I suppose all this is a long-winded and disjointed way to thank you all for keeping the lights on, and the music playing. For all the discontents dissing us, I think this is one of the very few places where the Dead Internet Theory, in it's AI or Human-NPC form, does not hold. Happy New Year to y'all!

Meanwhile, back "home", I can pick up my instrument and join in when I have time and when the fancy strikes me, and when I get tired I can put it back down, confident that the music will still be there when I come back.

Man, imagine if more aspects of life worked this way. Maybe that's just me talking, though.

I sympathize with the sentiment, but it seems hard to achieve. Consider that the quoted paragraph comes from a book that argues for what you want quite explicitly, the problem is that the chapter that promises to deliver solutions and outline a vision for the future is by far the shortest and the most vague. Most people who want this don't seem to know how.

The Amish are one of the few groups that seems to achieve some version of this in a sustainable manner, but most people looking for alternative economic arrangements don't seem to like them very much.

The Amish? They seem to me to be a pretty good example of what he said this vision is not: "Its members do not mechanically play from some given score, written by a despotic musical mind". Amish life seems pretty strict, bounded on one side by the reality of being a roughly 19th century farmer and on another by the various Ordnungs, which by the time you are considered worth having a serious say in them, you've lived under them long enough to internalize them.

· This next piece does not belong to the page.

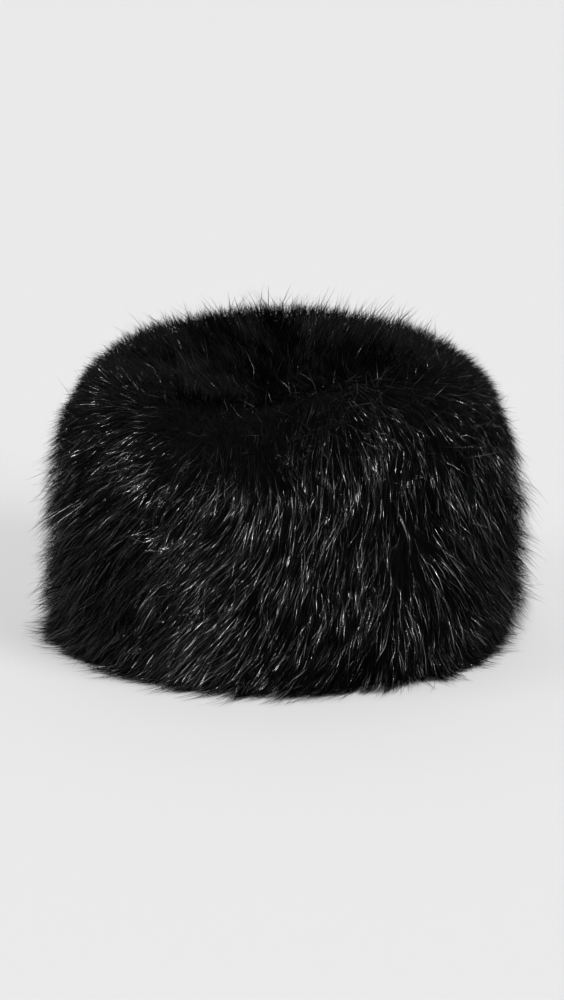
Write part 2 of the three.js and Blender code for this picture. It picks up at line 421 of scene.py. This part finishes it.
def revolve(outline, steps, closed):
    """A bmesh spun from an outline of (distance from the axis, height)."""
    bm = bmesh.new()
    verts = [bm.verts.new((0, -out, height)) for out, height in outline]
    for a, b in zip(verts, verts[1:]):
        bm.edges.new((a, b))
    if closed:
        bm.edges.new((verts[-1], verts[0]))
    bmesh.ops.spin(
        bm, geom=bm.verts[:] + bm.edges[:], axis=(0, 0, 1), cent=(0, 0, 0), angle=FULL_TURN,
        steps=steps, use_merge=True, use_duplicate=False,
    )
    bmesh.ops.remove_doubles(bm, verts=bm.verts[:], dist=MERGE_DISTANCE)
    bmesh.ops.recalc_face_normals(bm, faces=bm.faces[:])
    for face in bm.faces:
        face.smooth = True
    return bm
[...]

Given how much I romanticize them, I probably should grit my teeth and actually learn how the Amish do things, but my understanding is that they do neither central economic planning nor rely solely on collective property, however they do a lot of economic projects, like building a barn for a neighbor, as a community. This may very well involve some authoritarian measures regarding their lifestyle, which means it's not exactly an improv music troupe, but my point is this is the closest you'll get to it in a sustainable way. If you don't like the hyper-individualism of liberal capitalism, you'll need something that inculcates a sense of duty towards the community in the average person, not rather than hoping you can free-ride on "millionaires and billionaires".